Ring spinning is known as the most difficult method of spinning. Although there is a myth that recycled cotton cannot be ring spun, at Recover™, we have refined our process to keep fibers as long as possible, making them suitable for ring spinning.

Yarn applications

The “yarn count” calculates how thick the yarn is and is measured by mass per unit length. Within the spinning industry, the yarn count is known as “Ne”. Finer yarns have a higher Ne number whereas thicker yarns have lower numbers (between Ne 4 and Ne 20).

• Ne 0-6: Typically used for very thick yarns, often used in heavy-duty fabrics, rugs, or carpets.

• Ne 6-20: Used for heavier yarns suitable for upholstery fabrics, denim, or other heavy garments.

• Ne 20-30: Commonly used for medium-weight yarns suitable for a wide range of fabrics including t-shirts, dress shirts, and lightweight woven fabrics.

• Ne 30-40: Used for finer yarns suitable for lightweight woven fabrics, dress shirts, or other garments requiring a finer texture.

• Ne 40 and above: Used for very fine yarns, often used in high-quality dress shirts, delicate fabrics, or for specialized applications like fine lace.

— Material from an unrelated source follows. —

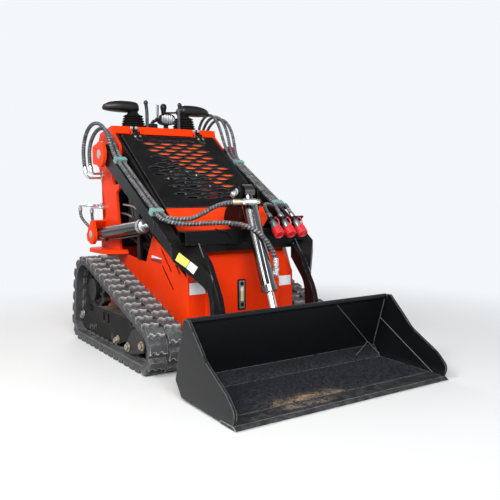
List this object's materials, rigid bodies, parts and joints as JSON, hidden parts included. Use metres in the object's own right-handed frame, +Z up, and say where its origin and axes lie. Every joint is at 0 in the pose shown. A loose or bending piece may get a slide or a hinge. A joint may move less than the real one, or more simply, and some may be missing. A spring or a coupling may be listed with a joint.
{
  "type": "compact track loader",
  "caption": "Stand-on compact track loader with rubber tracks, lift arms, a tilting bucket, a hinged perforated hood and a folding rider platform.",
  "frame": {"origin": "on the ground under the middle of the machine's length and width, with the bucket lowered", "axes": "+Z up, -Y the way the machine faces, +X its left-hand side"},
  "size_m": [1.1, 2.255, 1.3995],
  "materials": {
    "orange_paint": "satin",
    "black_paint": "satin",
    "dark_steel": "dusty",
    "gloss_black": "gloss",
    "chrome_rod": "polished",
    "zinc": "satin",
    "track_rubber": "dusty",
    "soft_rubber": "matte",
    "hose_rubber": "matte",
    "clamp_teal": "matte",
    "worn_steel": "worn"
  },
  "bodies": {
    "chassis": {"console_top": "orange_paint", "control_boots": "soft_rubber", "cowl": "orange_paint", "engine": "black_paint", "fenders": "orange_paint", "front_panel": "orange_paint", "grab_bars": "black_paint", "hand_rests": "soft_rubber", "hood_rails": "black_paint", "hose_pipes_left": "zinc", "hose_pipes_right": "zinc", "lever_block": "black_paint", "lift_hoses_left": "hose_rubber", "lift_hoses_right": "hose_rubber", "platform_brackets": "black_paint", "post_left": "orange_paint", "post_right": "orange_paint", "rear_cover": "orange_paint", "rear_wall": "orange_paint", "sprocket_left": "dark_steel", "sprocket_right": "dark_steel", "thigh_pad": "soft_rubber", "track_belt_left": "track_rubber", "track_belt_right": "track_rubber", "track_frame_left": "dark_steel", "track_frame_right": "dark_steel", "track_wheels_left": "dark_steel", "track_wheels_right": "dark_steel", "tub_floor": "black_paint", "tub_sides": "orange_paint", "valve_block": "zinc", "work_lamp": "black_paint"},
    "hood": {"hood": "black_paint"},
    "platform": {"platform": "black_paint"},
    "lift_barrel_left": {"lift_barrel_left": "gloss_black"},
    "lift_barrel_right": {"lift_barrel_right": "gloss_black"},
    "lift_rod_left": {"lift_rod_left": "chrome_rod"},
    "lift_rod_right": {"lift_rod_right": "chrome_rod"},
    "tilt_barrel": {"tilt_barrel": "gloss_black"},
    "tilt_rod": {"tilt_rod": "chrome_rod"},
    "bucket": {"bucket_shell": "black_paint", "cutting_edge": "worn_steel", "attach_plate": "black_paint"},
    "arms": {"arm_beam_left": "black_paint", "arm_beam_right": "black_paint", "coupler_bracket": "black_paint", "coupler_hoses": "hose_rubber", "couplers": "zinc", "cross_tube": "black_paint", "elbow_left": "black_paint", "elbow_right": "black_paint", "hose_clamps": "clamp_teal", "leg_left": "black_paint", "leg_right": "black_paint", "pivot_hoses_left": "hose_rubber", "pivot_hoses_right": "hose_rubber", "tilt_bracket": "black_paint", "tilt_hoses": "hose_rubber"}
  },
  "joints": [
    {"name": "arms_lift", "type": "hinge", "parent": "chassis", "child": "arms", "pos_m": [0, 0.5155, 1.063], "axis": [-1, 0, 0], "range_deg": [0, 60], "deforming": ["pivot_hoses_left", "pivot_hoses_right"]},
    {"name": "bucket_tilt", "type": "hinge", "parent": "arms", "child": "bucket", "pos_m": [0, -0.5365, 0.118], "axis": [-1, 0, 0], "range_deg": [-95, 22]},
    {"name": "hood_open", "type": "hinge", "parent": "chassis", "child": "hood", "pos_m": [0, 0.52324, 1.19277], "axis": [-1, 0, 0], "range_deg": [0, 55]},
    {"name": "platform_fold", "type": "hinge", "parent": "chassis", "child": "platform", "pos_m": [0, 0.8275, 0.19], "axis": [1, 0, 0], "range_deg": [0, 80]},
    {"name": "tilt_barrel_swing", "type": "hinge", "parent": "arms", "child": "tilt_barrel", "pos_m": [0, -0.3445, 0.84], "axis": [-1, 0, 0], "range_deg": [-6, 6], "deforming": ["tilt_hoses"]},
    {"name": "lift_barrel_swing_left", "type": "hinge", "parent": "chassis", "child": "lift_barrel_left", "pos_m": [0.375, 0.6975, 0.606], "axis": [-1, 0, 0], "range_deg": [0, 40.2]},
    {"name": "lift_rod_slide_left", "type": "slide", "parent": "lift_barrel_left", "child": "lift_rod_left", "axis": [0, -0.9948, 0.1017], "range_m": [0, 0.3443]},
    {"name": "lift_barrel_swing_right", "type": "hinge", "parent": "chassis", "child": "lift_barrel_right", "pos_m": [-0.375, 0.6975, 0.606], "axis": [-1, 0, 0], "range_deg": [0, 40.2]},
    {"name": "lift_rod_slide_right", "type": "slide", "parent": "lift_barrel_right", "child": "lift_rod_right", "axis": [0, -0.9948, 0.1017], "range_m": [0, 0.3443]},
    {"name": "tilt_rod_slide", "type": "slide", "parent": "tilt_barrel", "child": "tilt_rod", "axis": [0, -0.3826, -0.9239], "range_m": [-0.0403, 0.1674]}
  ],
  "couplings": [
    {"joint": "lift_barrel_swing_left", "follows": "arms_lift", "ratio": 0.6526},
    {"joint": "lift_barrel_swing_right", "follows": "arms_lift", "ratio": 0.6526},
    {"joint": "lift_rod_slide_left", "follows": "arms_lift", "m_per_rad": 0.32496},
    {"joint": "lift_rod_slide_right", "follows": "arms_lift", "m_per_rad": 0.32496},
    {"joint": "tilt_barrel_swing", "follows": "bucket_tilt", "ratio": 0.01907},
    {"joint": "tilt_rod_slide", "follows": "bucket_tilt", "m_per_rad": -0.09975}
  ]
}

The Role of Spinning in Textiles Production

Spinning is a key component of textile manufacturing - transforming raw fibers into yarn that is the basis for all fabrics. From more traditional methods like ring spinning to approaches relying on modern machinery, like open-end or compact spinning, each technique has its own applications. Understanding the differences between the types of spinning helps manufacturers choose the right process for their desired fabric when it comes to strength, quality and cost-efficiency. As technological advances continue to be introduced, spinning methods will keep evolving, giving increasingly more options for sustainable fabrics.